= Omnichannel =

Business strategy

Omnichannel is a neologism describing a business strategy. According to Frost & Sullivan, omnichannel is defined as "seamless and effortless, high-quality customer experiences that occur within and between contact channels".

==History==
"Omnis" is Latin for "every/all" and here suggests the integration of all physical channels (offline) and digital channels (online) to offer a unified customer experience.

The effort to unify channels has a long history across all market sectors. Efforts like single-source publishing and responsive web design, however, were usually focused on internal efficiencies, formatting consistency, and simple de-duplication across channels. As the number of channels proliferated, the potential for a disjointed experience when switching or working with multiple channels increased. Channels like mobile devices, the mobile web, mobile apps, contextual help, augmented reality, virtual reality, and chatbots are used in addition to traditional physical and human interaction channels. This creates a complex matrix of possible ways an individual can engage an organization and its offerings or complete a task.

Retail, until the early 1990s, was either a physical brick and mortar store or catalog sales where an order was placed by mail or via telephone. Sale by mail order dates back to when British entrepreneur Pryce Pryce-Jones set up the first modern mail order in 1861, selling Welsh flannel. Catalog sales for an assortment of general goods started in the late 1800s when Sears & Roebuck issued its first catalog in 1896. In the early 1900s, L.L. Bean started its catalog business in the United States.

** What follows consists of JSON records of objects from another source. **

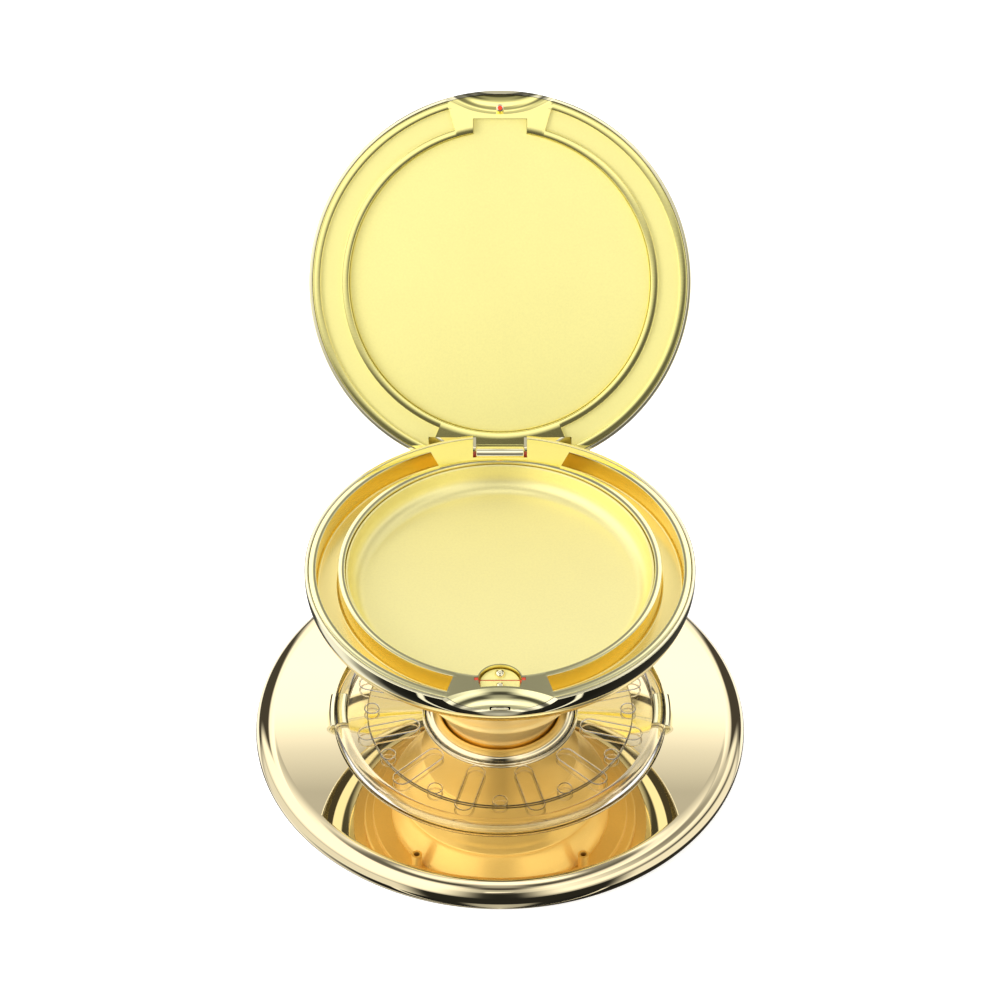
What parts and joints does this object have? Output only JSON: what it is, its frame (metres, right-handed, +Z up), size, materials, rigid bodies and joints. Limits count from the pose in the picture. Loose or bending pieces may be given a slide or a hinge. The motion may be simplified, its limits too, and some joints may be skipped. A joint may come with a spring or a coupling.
{
  "type": "powder compact on a collapsible phone grip",
  "caption": "Round powder compact with a hinged lid on a collapsible bellows stem, standing on a round magnetic base disc.",
  "frame": {"origin": "centre of the resting face of the grip pad, under the axis of the stem", "axes": "+Z up along the stem, +Y to the hinge at the back, -Y to the catch at the front, +X to the right"},
  "size_m": [0.058, 0.0794, 0.0589],
  "materials": {
    "mirror_gold": "vacuum plated, mirror bright",
    "satin_gold": "plated over a fine satin texture",
    "polished_gold": "polished",
    "bellows_gold": "metallic elastomer, soft sheen",
    "clear": "clear moulded plastic",
    "pad": "matt silicone",
    "floor": "moulded",
    "magnet": "nickel plated",
    "steel": "zinc plated",
    "red_pin": "red lacquer"
  },
  "bodies": {
    "stand": {"grip_pad": "pad", "base_floor": "floor", "magnet_ring": "magnet", "steel_ring": "steel", "base_cover": "mirror_gold", "clear_platform": "clear", "left_clip": "polished_gold", "right_clip": "polished_gold", "collar_ring": "mirror_gold", "neck_hub": "bellows_gold", "bellows": "bellows_gold"},
    "top": {"top_plate": "satin_gold"},
    "compact": {"bayonet_plug": "satin_gold", "bearing_disc": "satin_gold", "base_shell": "mirror_gold", "base_tray": "satin_gold", "powder_pan": "satin_gold", "catch_spring": "steel", "catch_pin": "red_pin", "hinge_pin": "red_pin"},
    "catch": {"catch_disc": "satin_gold", "catch_studs": "polished_gold"},
    "button": {"catch_button": "polished_gold"},
    "lid": {"hinge_leaf": "polished_gold", "lid_shell": "mirror_gold", "lid_frame": "satin_gold", "mirror_seat": "satin_gold", "lid_hook": "polished_gold", "hook_tip": "red_pin"}
  },
  "joints": [
    {"name": "stem_collapse", "type": "slide", "parent": "stand", "child": "top", "axis": [0, 0, -1], "range_m": [0, 0.012], "deforming": ["bellows"]},
    {"name": "top_twist", "type": "hinge", "parent": "top", "child": "compact", "pos_m": [0, 0, 0.0229], "axis": [0, 0, 1], "range_deg": [0, 90]},
    {"name": "lid_hinge", "type": "hinge", "parent": "compact", "child": "lid", "pos_m": [0, 0.0205, 0.02665], "axis": [1, 0, 0], "range_deg": [0, 128.3]},
    {"name": "catch_press", "type": "slide", "parent": "compact", "child": "button", "axis": [0, 1, 0], "range_m": [0, 0.0004], "stiffness_N_per_m": 800},
    {"name": "catch_rock", "type": "hinge", "parent": "compact", "child": "catch", "pos_m": [0, -0.0182, 0.02721], "axis": [1, 0, 0], "range_deg": [0, 5]}
  ],
  "couplings": [
    {"joint": "catch_rock", "follows": "catch_press", "rad_per_m": 218.17}
  ]
}
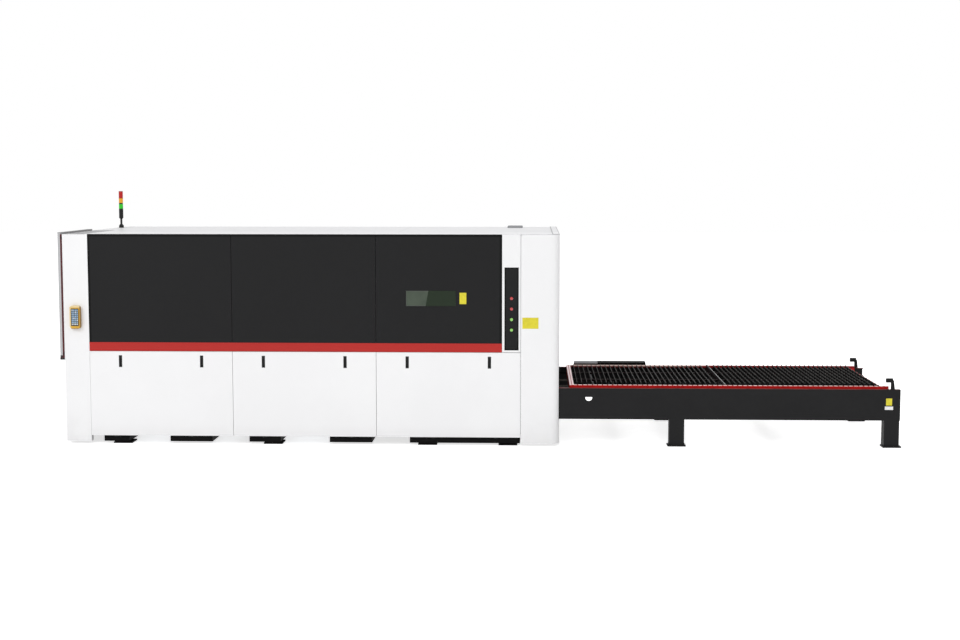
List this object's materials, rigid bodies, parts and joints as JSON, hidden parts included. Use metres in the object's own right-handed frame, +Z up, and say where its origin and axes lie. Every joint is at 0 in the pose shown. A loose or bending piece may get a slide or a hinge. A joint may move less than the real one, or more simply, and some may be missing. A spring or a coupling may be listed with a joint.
{
  "type": "fiber laser cutting machine",
  "caption": "Enclosed flat-bed laser cutter with a travelling gantry, a lifting gate and a two-level exchange table carrying slatted shuttle pallets.",
  "frame": {"origin": "middle of the machine's footprint, on the floor", "axes": "+X along the machine towards the exchange table, +Y from the operator's front to the back, +Z up"},
  "size_m": [8.43, 2.582, 2.532],
  "materials": {
    "white_paint": "satin",
    "grey_paint": "satin",
    "dark_red_paint": "satin",
    "charcoal_paint": "fine texture",
    "red_paint": "satin",
    "laser_glass": "polished",
    "black_paint": "fine texture",
    "gate_paint": "satin",
    "black_plastic": "fine texture",
    "red_plastic": "polished",
    "green_plastic": "polished",
    "amber_plastic": "polished",
    "yellow_plastic": "satin",
    "galvanised_sheet": "dull",
    "slat_steel": "dark, scaled",
    "bright_steel": "ground",
    "wheel_steel": "turned",
    "gantry_aluminium": "satin",
    "anodised": "anodised"
  },
  "bodies": {
    "machine": {"left_column": "white_paint", "left_side_wall": "white_paint", "front_panel_left": "charcoal_paint", "front_panel_middle": "charcoal_paint", "front_panel_right": "charcoal_paint", "viewing_window": "laser_glass", "front_red_band": "red_paint", "indicator_column": "white_paint", "indicator_panel": "charcoal_paint", "portal_casing": "white_paint", "gate_guides": "gate_paint", "rear_panels": "white_paint", "extraction_port": "galvanised_sheet", "roof_panel": "grey_paint", "roof_cable_box": "grey_paint", "bed_side_beams": "black_paint", "bed_cross_beams": "black_paint", "levelling_feet": "black_paint", "scrap_trays": "galvanised_sheet", "table_side_near": "charcoal_paint", "table_side_far": "charcoal_paint", "table_legs": "charcoal_paint", "table_cross_ties": "charcoal_paint", "exchange_drive_cover": "charcoal_paint", "end_stops": "charcoal_paint", "exchange_chains": "bright_steel", "gantry_rails": "bright_steel", "stack_light_body": "black_plastic", "stack_light_green": "green_plastic", "stack_light_amber": "amber_plastic", "stack_light_red": "red_plastic", "pendant_body": "yellow_plastic", "pendant_keypad": "black_plastic"},
    "side_door": {"side_door_inner": "dark_red_paint", "side_door_skin": "grey_paint"},
    "door_left": {"front_door_left": "white_paint", "door_pulls_left": "black_plastic"},
    "door_middle": {"front_door_middle": "white_paint", "door_pulls_middle": "black_plastic"},
    "door_right": {"front_door_right": "white_paint", "door_pulls_right": "black_plastic"},
    "gate": {"gate": "gate_paint"},
    "button_gl": {"button_green_lower": "green_plastic"},
    "button_gu": {"button_green_upper": "green_plastic"},
    "button_rl": {"button_red_lower": "red_plastic"},
    "button_ru": {"button_red_upper": "red_plastic"},
    "gantry": {"gantry_beam": "gantry_aluminium"},
    "carriage": {"head_carriage": "anodised"},
    "head": {"head_slide": "bright_steel", "cutting_head": "anodised"},
    "upper_pallet": {"upper_pallet_frame": "red_paint", "upper_pallet_slats": "slat_steel"},
    "lower_pallet": {"lower_pallet_frame": "red_paint", "lower_pallet_slats": "slat_steel"},
    "upper_wheelset_left": {"upper_wheels_left": "wheel_steel"},
    "upper_wheelset_right": {"upper_wheels_right": "wheel_steel"},
    "lower_wheelset_left": {"lower_wheels_left": "wheel_steel"},
    "lower_wheelset_right": {"lower_wheels_right": "wheel_steel"},
    "drive_shaft": {"drive_shaft": "bright_steel"},
    "idler_shaft": {"idler_shaft": "bright_steel"}
  },
  "joints": [
    {"name": "gantry_travel", "type": "slide", "parent": "machine", "child": "gantry", "axis": [1, 0, 0], "range_m": [0, 3.05]},
    {"name": "head_carriage_travel", "type": "slide", "parent": "gantry", "child": "carriage", "axis": [0, 1, 0], "range_m": [-0.74, 0.74]},
    {"name": "head_lift", "type": "slide", "parent": "carriage", "child": "head", "axis": [0, 0, 1], "range_m": [-0.06, 0.1]},
    {"name": "pallet_exchange", "type": "slide", "parent": "machine", "child": "upper_pallet", "axis": [-1, 0, 0], "range_m": [0, 3.9]},
    {"name": "lower_pallet_exchange", "type": "slide", "parent": "machine", "child": "lower_pallet", "axis": [1, 0, 0], "range_m": [0, 3.9]},
    {"name": "upper_wheels_left_turn", "type": "hinge", "parent": "upper_pallet", "child": "upper_wheelset_left", "pos_m": [1.177, -0.307, 0.538], "axis": [0, 1, 0], "continuous": true},
    {"name": "upper_wheels_right_turn", "type": "hinge", "parent": "upper_pallet", "child": "upper_wheelset_right", "pos_m": [3.833, -0.307, 0.538], "axis": [0, 1, 0], "continuous": true},
    {"name": "lower_wheels_left_turn", "type": "hinge", "parent": "lower_pallet", "child": "lower_wheelset_left", "pos_m": [-2.723, -0.307, 0.348], "axis": [0, 1, 0], "continuous": true},
    {"name": "lower_wheels_right_turn", "type": "hinge", "parent": "lower_pallet", "child": "lower_wheelset_right", "pos_m": [-0.067, -0.307, 0.348], "axis": [0, 1, 0], "continuous": true},
    {"name": "drive_shaft_turn", "type": "hinge", "parent": "machine", "child": "drive_shaft", "pos_m": [1.385, -0.307, 0.475], "axis": [0, 1, 0], "continuous": true},
    {"name": "idler_shaft_turn", "type": "hinge", "parent": "machine", "child": "idler_shaft", "pos_m": [-3.055, -0.307, 0.475], "axis": [0, 1, 0], "continuous": true},
    {"name": "gate_lift", "type": "slide", "parent": "machine", "child": "gate", "axis": [0, 0, -1], "range_m": [0, 0.265]},
    {"name": "front_door_left_flap", "type": "hinge", "parent": "machine", "child": "door_left", "pos_m": [-3.19167, -1.208, 0.076], "axis": [1, 0, 0], "range_deg": [0, 90]},
    {"name": "front_door_middle_flap", "type": "hinge", "parent": "machine", "child": "door_middle", "pos_m": [-1.745, -1.208, 0.076], "axis": [1, 0, 0], "range_deg": [0, 90]},
    {"name": "front_door_right_flap", "type": "hinge", "parent": "machine", "child": "door_right", "pos_m": [-0.29833, -1.208, 0.076], "axis": [1, 0, 0], "range_deg": [0, 90]},
    {"name": "side_door_slide", "type": "slide", "parent": "machine", "child": "side_door", "axis": [0, 1, 0], "range_m": [0, 1]},
    {"name": "button_green_lower_press", "type": "slide", "parent": "machine", "child": "button_gl", "axis": [0, 1, 0], "range_m": [0, 0.004], "stiffness_N_per_m": 400},
    {"name": "button_green_upper_press", "type": "slide", "parent": "machine", "child": "button_gu", "axis": [0, 1, 0], "range_m": [0, 0.004], "stiffness_N_per_m": 400},
    {"name": "button_red_lower_press", "type": "slide", "parent": "machine", "child": "button_rl", "axis": [0, 1, 0], "range_m": [0, 0.004], "stiffness_N_per_m": 400},
    {"name": "button_red_upper_press", "type": "slide", "parent": "machine", "child": "button_ru", "axis": [0, 1, 0], "range_m": [0, 0.004], "stiffness_N_per_m": 400}
  ],
  "couplings": [
    {"joint": "lower_pallet_exchange", "follows": "pallet_exchange", "ratio": 1},
    {"joint": "upper_wheels_left_turn", "follows": "pallet_exchange", "rad_per_m": -30.303},
    {"joint": "lower_wheels_left_turn", "follows": "pallet_exchange", "rad_per_m": 30.303},
    {"joint": "upper_wheels_right_turn", "follows": "pallet_exchange", "rad_per_m": -30.303},
    {"joint": "lower_wheels_right_turn", "follows": "pallet_exchange", "rad_per_m": 30.303},
    {"joint": "drive_shaft_turn", "follows": "pallet_exchange", "rad_per_m": -32.607},
    {"joint": "idler_shaft_turn", "follows": "pallet_exchange", "rad_per_m": -32.607}
  ]
}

AOL, CompuServe and Prodigy experimented with selling through their proprietary online services in the early 1990s. These companies started sales channel expansion, while general merchants had evolved to department stores and Big-box store electronic ordering. In August 1994, NetMarket processed the first Internet sale where the credit card was encrypted. Shortly thereafter, Amazon.com was founded and the eCommerce sales channel was established. Mobile commerce arrived in 1997, and multichannel retailing really took off.

Omnichannel's origins date back to Best Buy's use of customer centricity to compete with Walmart's electronics department in 2003. The company created an approach that centered around the customer both in-store and online, while providing post-sales support. Omnichannel was coined as a form of "assembled commerce" and spread into the healthcare and financial services industries.

===Finance===
Omnichannel banking was developed in response to the popularity of digital banking transactions through ATMs, the web, and mobile applications. The most popular parts of omnichannel banking include 'zero drop rate' channel integration, individualizing channels for customers and marketing other channel options. Banks receive in-depth research about customers to build relationships and increase profitability.

===Government===
In 2009, the omnichannel platform started to be used in governments through Twitter interaction. Governments are developing web and mobile-enabled interfaces to improve and personalize the citizen experience. The United States government digital strategy includes information and customer-centric shared platforms that provide security and privacy. Omnichannel is used to communicate with citizens through the platform of their choice at their convenience and use feedback to analyze the citizen experience to better serve.

===Healthcare===
Due to fragmentation between health providers, hospitals, pharmaceutical companies and patients, omnichannel is developing to improve the customer experience in the healthcare industry. Omnichannel healthcare focuses on integrating data, technology, content and communication, while coordinating patient's results through digital channels. In September 2015, the University of Pittsburgh Medical Center received media attention for its customer service technology, which was integrated in 2009. The UPMC Health Plan uses an omnichannel system to improve customer engagement and contact resolution.

===Retail===

Omnichannel retail strategies are an expansion of what previously was known as multichannel retailing. The emergence of digital technologies, social media and mobile devices has led to significant changes in the retail environment and provided opportunities for retailers to redesign their marketing and product strategies. One of the challenges that retailers are facing as a result of increased channels, is to provide a personalised experience for customers. Put differently, in retailing omnichannel marketing has come to be understood as "hyperpersonalization". Another challenge is to track users' behaviors both online and in the brick and mortar stores, an option that is being made available by using AI platforms. In omnichannel retailing, one main backend handles all the customer data whether on the Web, mobile or a brick and mortar store.

Customers tend to be looking for information in the physical store and at the same time they are getting additional information from their mobile devices about offers and possibly better prices. Omnichannel allows organizations to allocate inventory availability and visibility across locations vs. each channel holding specific units. A number of features, like size charts, easy return policy and same-day delivery, have boosted ecommerce and promoted omnichannel shopping.

An omnichannel retailer has traditional methods of mass advertising integrated with emerging interactive channels. Websites, email offers, social media messaging and physical stores all show the same messages, offers, and products. The omnichannel concept not only extends the range of channels, but also incorporates the needs, communications and interactions between customers, brands and retailers.